Welcome to the Academy

Posted by Rhys on Nov 15, 2015

Both, the TED talk by Salman Khan about his own Khan academy and the article on Mathematical Ability by Daniel Willingham, raised key ideas and opinions on how mathematics is learned at taught today.

Looking at the Khan academy first their aim is to get students to do the lessons in their own time. This is so that the teacher can spend the lesson doing homework with the students. Therefore meaning the teacher is spending more time helping the students’ one on one, than they would if they were having to teach the class. I don’t believe you could rely on the students to do the lessons in detail and thoroughly enough for them to have a grounded knowledge on the topic. The way the site is designed it allows for students and teachers to track their progress. This means that when students complete tasks and questions on each topic the teacher can see what they got wrong and what needs to be worked on. However, in my opinion I can see how this tool may be useful for getting students through all the topics in a quicker time it is prone to possible cheating on the students behalf. This is because if they can’t do a specific topic for example that they need to do to be able to move on then they will cheat so as they are not left behind, rather than asking for help.

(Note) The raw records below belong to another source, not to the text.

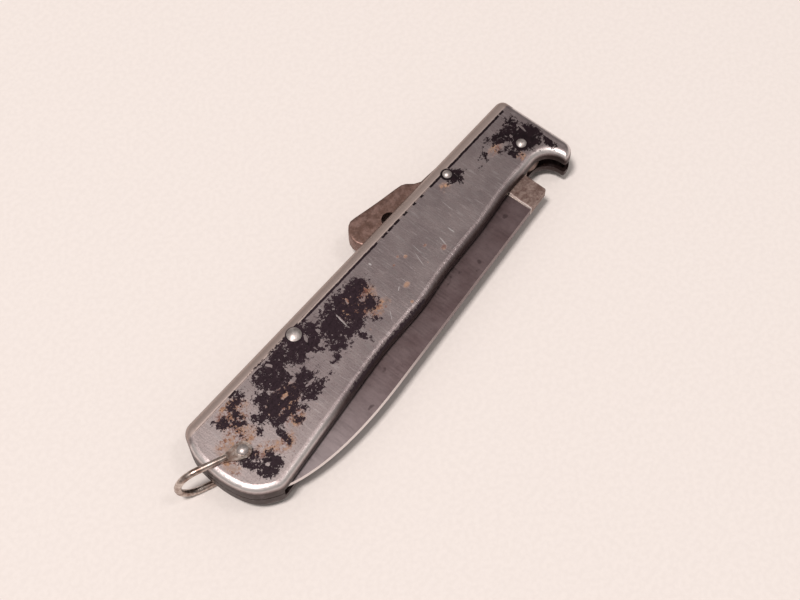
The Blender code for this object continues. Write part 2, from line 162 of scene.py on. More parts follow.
def blend_colour(tree, amount, under, over):
    """Lay one colour over another."""
    return add(tree, "ShaderNodeMix", {0: amount, 6: under, 7: over},
               data_type="RGBA").outputs[2]


def blend_value(tree, amount, under, over):
    """Lay one number over another."""
    return add(tree, "ShaderNodeMix", {0: amount, 2: under, 3: over}).outputs[0]


def bump(tree, height, depth_mm, base=None):
    """Relief of a real depth, from a height between 0 and 1."""
    links = {"Height": height, "Strength": 1.0, "Distance": depth_mm * MM}
    if base is not None:
        links["Normal"] = base
    return add(tree, "ShaderNodeBump", links).outputs[0]


# %% [markdown]
# A patch of enamel has a place and a size that a ruler gives, and a ragged edge that a
# noise gives.  Each patch is an ellipse.  The large ones are worked out once for every
# corner of the handle's mesh and kept there as an attribute.  The small chips and
# scratches are finer than that mesh, so the shader works them out: the Mapping node, set
# to Texture, carries their middle, half sizes and turn, and the length of what comes out
# is 1 on the rim.

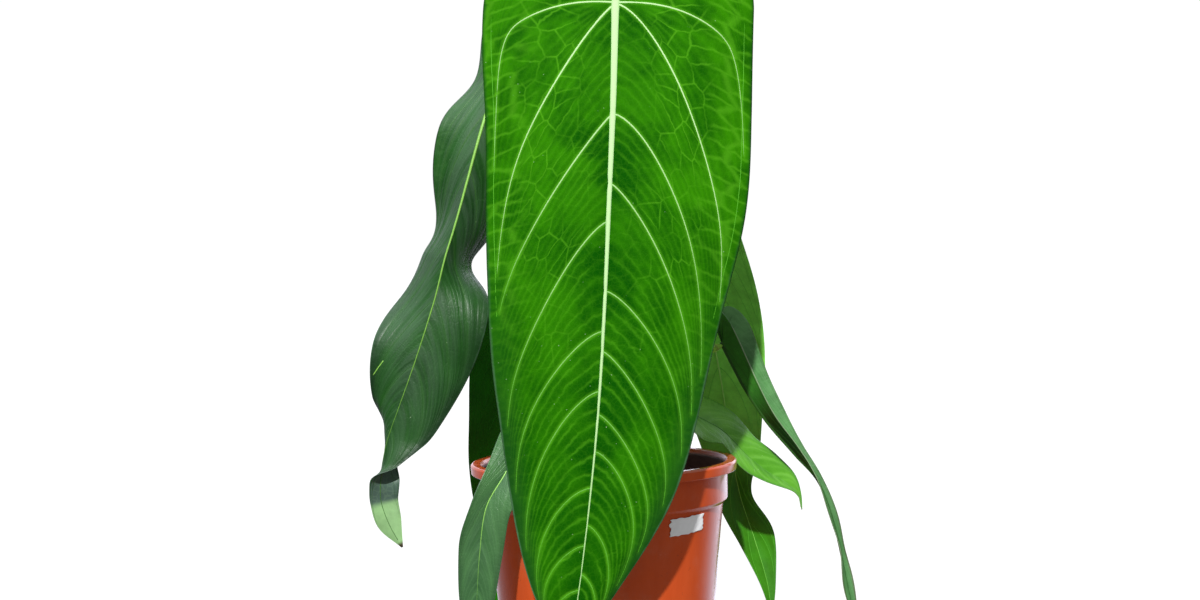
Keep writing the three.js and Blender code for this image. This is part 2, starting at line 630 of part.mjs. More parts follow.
// Bark chips, half sunk in the top of the mix
function barkChips() {
  const random = seeded(5);
  const tilt = () => radians(CHIP_TILT * (2 * random() - 1));
  const chips = [];
  for (let i = 0; i < CHIPS; i += 1) {
    const radius = 15 + 53 * Math.sqrt(random());
    const angle = i * GOLDEN_ANGLE;
    const chip = new THREE.BoxGeometry(...CHIP_LEAST.map((least, c) => least + CHIP_MORE[c] * random()));
    chip.rotateX(tilt());
    chip.rotateY(tilt());
    chip.rotateZ(2 * Math.PI * random());
    chip.translate(radius * Math.cos(angle), radius * Math.sin(angle), MIX_HEIGHT - 1 + 1.5 * random());
    chips.push(chip);
  }
  return chips;
}

// The potting mix: a filling that fits the pot, its chips, and the hole that the stem and roots stand in
function pottingMix() {
  const fit = POT_WALL + GAP;
  const profile = [
    [0, POT_FLOOR + GAP],
    [wallRadius(POT_FLOOR) - fit - 0.2, POT_FLOOR + GAP],
    [POT_SHOULDER_RADIUS - fit - 0.1, STEP_HEIGHT - 0.3],
    [POT_SHOULDER_RADIUS - fit - 0.1, MIX_HEIGHT - 3],
    [POT_SHOULDER_RADIUS - 12, MIX_HEIGHT - 1],
    [0, MIX_HEIGHT],
  ];
  return toGeometry(cut(joined(turned(profile), barkChips()), [stemBody(GAP), ...roots(GAP)]));
}

// The blank label: a strip with torn ends that follows the wall, a little lower on the left
function label() {
  const columns = 8;
  const rows = 3;
  const points = [];
  for (let r = 0; r <= rows; r += 1)
    for (let c = 0; c <= columns; c += 1) {
      const share = c / columns;
      const tear = c % columns === 0 ? LABEL_TEAR * (r % 2 ? 1 : -1) : 0;
      const around = radians(LABEL_FROM + (LABEL_TO - LABEL_FROM) * share + tear);
      const height = LABEL_LOW + ((LABEL_HIGH - LABEL_LOW) * r) / rows - LABEL_SAG * (1 - share);
      const radius = wallRadius(height) + GAP + LABEL_THICKNESS / 2;
      points.push(new THREE.Vector3(radius * Math.sin(around), -radius * Math.cos(around), height));
    }
  const half = points.map(() => LABEL_THICKNESS / 2);
  return thickened(points, half, half, sheetTriangles(rows, columns));
}

const plant = new THREE.Group();

function addPiece(name, geometry, color, roughness) {
  const material = new THREE.MeshStandardMaterial({ color, roughness, metalness: 0 });
  const mesh = new THREE.Mesh(geometry, material);
  mesh.name = name;
  plant.add(mesh);
}

addPiece("pot", pot(), COLOURS.pot, 0.45);
addPiece("label", label(), COLOURS.label, 0.8);
addPiece("potting_mix", pottingMix(), COLOURS.mix, 0.95);
addPiece("stem", stem(), COLOURS.stem, 0.85);
for (const [name, leaf] of Object.entries(LEAVES)) {
  addPiece(`petiole_${name}`, petiole(leaf), COLOURS.petiole, 0.5);
  addPiece(`blade_${name}`, blade(leaf), COLOURS.blade, 0.55);
}

export default plant;
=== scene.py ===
import math
import random

import bmesh
import bpy
import numpy as np
from mathutils import Matrix, Vector


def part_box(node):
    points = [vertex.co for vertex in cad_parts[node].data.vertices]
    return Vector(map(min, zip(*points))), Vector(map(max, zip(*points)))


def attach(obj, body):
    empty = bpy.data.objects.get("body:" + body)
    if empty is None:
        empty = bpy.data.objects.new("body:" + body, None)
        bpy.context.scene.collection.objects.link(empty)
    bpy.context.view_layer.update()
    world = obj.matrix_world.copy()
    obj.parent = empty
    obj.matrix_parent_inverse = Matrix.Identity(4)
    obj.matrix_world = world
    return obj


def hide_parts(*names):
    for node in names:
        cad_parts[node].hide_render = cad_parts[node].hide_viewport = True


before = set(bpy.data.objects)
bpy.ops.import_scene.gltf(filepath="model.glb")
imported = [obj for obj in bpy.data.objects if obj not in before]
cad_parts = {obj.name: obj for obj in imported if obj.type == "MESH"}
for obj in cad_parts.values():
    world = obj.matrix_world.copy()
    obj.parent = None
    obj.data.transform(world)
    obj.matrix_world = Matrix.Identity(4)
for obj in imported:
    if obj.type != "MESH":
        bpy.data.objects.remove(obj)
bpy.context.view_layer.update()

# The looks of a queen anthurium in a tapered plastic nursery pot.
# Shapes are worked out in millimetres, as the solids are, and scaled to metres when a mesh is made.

MM = 0.001
BODY = "root"
GAP = 0.3  # between touching pieces
AXIS = (0, 0)  # of the pot

# The pot, from its solid's box
_, POT_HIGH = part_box("pot")
RIM_RADIUS = POT_HIGH.x / MM
POT_TOP = POT_HIGH.z / MM
FOOT_RADIUS = 67
SHOULDER_RADIUS = 80.2
COLLAR_RADIUS = 83.4
STEP_HEIGHT = 131
COLLAR_FOOT = 134
RIM_DEPTH = 7
POT_WALL = 1.5
POT_FLOOR = 2
DRAIN_HOLES = 8
DRAIN_RADIUS = 5
DRAIN_CIRCLE = 50

# What the pot holds
MIX_HEIGHT = 137
STEM_RADIUS = 9.5
STEM_FOOT = 104
STEM_TOP = 214
STEM_BUD = 8
STEM = (0, 3)  # where its axis stands
SCAR_RINGS = 9
ROOT_RADIUS = 2.1
ROOT_AZIMUTHS = [-62, -20, 62, 100, 152, 205]
SHEATHS = [[-145, 173, 30], [100, 177, 34], [-38, 187, 28], [20, 190, 25]]  # azimuth, foot, height
SHEATH_ROWS = 30
SHEATH_COLUMNS = 26
SHEATH_FIBRES = 14

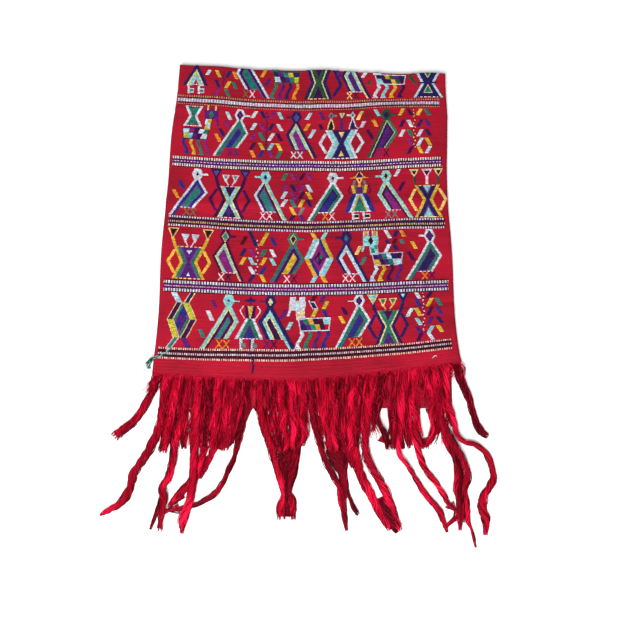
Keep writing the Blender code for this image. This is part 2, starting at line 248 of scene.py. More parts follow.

Moving on to the article by Daniel Willingham, he claims that everyone has the capabilities to learn mathematics. He says that you are born with a sense of numbers and the differences between them and also how numbers are related to space. I can agree with this statement as it is backed up with research showing how babies know the difference between one and two for example.

Another point raised in the article is that the reason feel they are not able to do mathematics is due to a lack of memory recall of basic maths. This is because all complex maths is made up of simple maths. All that is required to be able to complete the task is the ability to recall maths from our memories. The article shows that the less working we have to do and the more we can recall from memory then we are more likely to get the right answer. So are we teaching maths techniques or just testing students’ memory?

A thought-provoking quote for me personally in the article was; “For most topics, it does not make sense to teach concepts first or to teach procedures first; both should be taught in concert. Gaining knowledge and understanding of one supports comprehension of the other.” This links back to the idea of Relational and Instrumental learning that Skemp discussed in his article. I believe in the idea that we cannot do one without the other.

Overall I feel that the Khan academy is a good tool for homework based tasks as it has the infrastructure to help students if they get stuck on questions. However, it should not be used as a replacement for teaching. On the other hand, the article by Willingham raised many key points on why people feel they cannot do maths and also I feel that it showed ways helping these individuals who are struggling with maths.

2 Comments

  1. Dom
    22 November 2015

    Rhys, I think you are right, by using the Khan Academy website, there is always a risk that students might cheat on to move forward quickly. However, I also believe that this risk could be relatively easily contained. Firstly, as teachers would spend much more time on a one-to-one basis, they would get to know their students much better and they would realise whether they grasped the topics or not. Secondly, setting mock exams in class, every now and then, is also a good way to recreate the exam atmosphere and to check whether everyone is really ready for it. What do you think?

  2. pepsmccrea
    23 November 2015

    Very measured response to the articles. You are thinking about both the pros and cons of the ideas encountered before reaching a considered conclusion. You are also making some strong links to further enrich your analysis and asking some good questions to guide you. Keep it up!